Strange inefficiency



Hi there,

	Ok; so I just looked at our printing interface and realized
something rather frightening - that I'd have to re-design it because
of brokenness in ORBit. It is also rather a concern for the
performance of our block IO routines.

	So; in the stub ( or skel ) for marshalling a sequence of
octets I see:

{
	guchar *p;

	p = alloca(sizeof((*buffer)._length));
	memcpy (p, &((*buffer)._length), sizeof((*buffer)._length));
	giop_message_buffer_append_mem(
		GIOP_MESSAGE_BUFFER (_ORBIT_send_buffer), p,
		sizeof((*buffer)._length));
}

	So; I can perhaps understand the purpose of this code in the
following situations:

	a) A multi-threaded or asynchronous environment[1]
	b) With small sequences ( iovec merging will speed things up )
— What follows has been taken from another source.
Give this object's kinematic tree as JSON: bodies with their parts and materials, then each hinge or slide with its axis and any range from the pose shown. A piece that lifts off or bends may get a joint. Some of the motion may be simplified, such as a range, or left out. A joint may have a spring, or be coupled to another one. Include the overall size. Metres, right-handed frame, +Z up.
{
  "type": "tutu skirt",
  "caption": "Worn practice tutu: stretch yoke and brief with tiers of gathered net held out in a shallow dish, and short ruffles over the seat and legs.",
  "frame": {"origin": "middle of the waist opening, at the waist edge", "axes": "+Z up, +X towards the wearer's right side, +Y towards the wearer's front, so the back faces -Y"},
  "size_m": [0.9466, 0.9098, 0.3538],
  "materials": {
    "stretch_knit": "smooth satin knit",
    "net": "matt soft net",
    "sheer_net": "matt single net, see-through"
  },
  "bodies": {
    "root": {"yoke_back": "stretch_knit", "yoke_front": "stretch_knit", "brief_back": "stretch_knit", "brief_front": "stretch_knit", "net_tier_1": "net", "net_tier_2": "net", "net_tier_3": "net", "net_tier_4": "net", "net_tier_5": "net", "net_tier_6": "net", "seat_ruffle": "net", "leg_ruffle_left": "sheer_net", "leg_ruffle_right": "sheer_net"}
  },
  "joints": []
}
	However; a) is not true of ORBit / this application and b)
cannot be true for large blocks of data - 4K+ or so.

	So; I have a single (2.5Mb) dynamicaly allocated area on the
I even dup this in memory ( ignore this foolishness for now ), so
then I return it from my impl to the skel.

	The skel promptly tries to alloca 2.5Mb and has a fit.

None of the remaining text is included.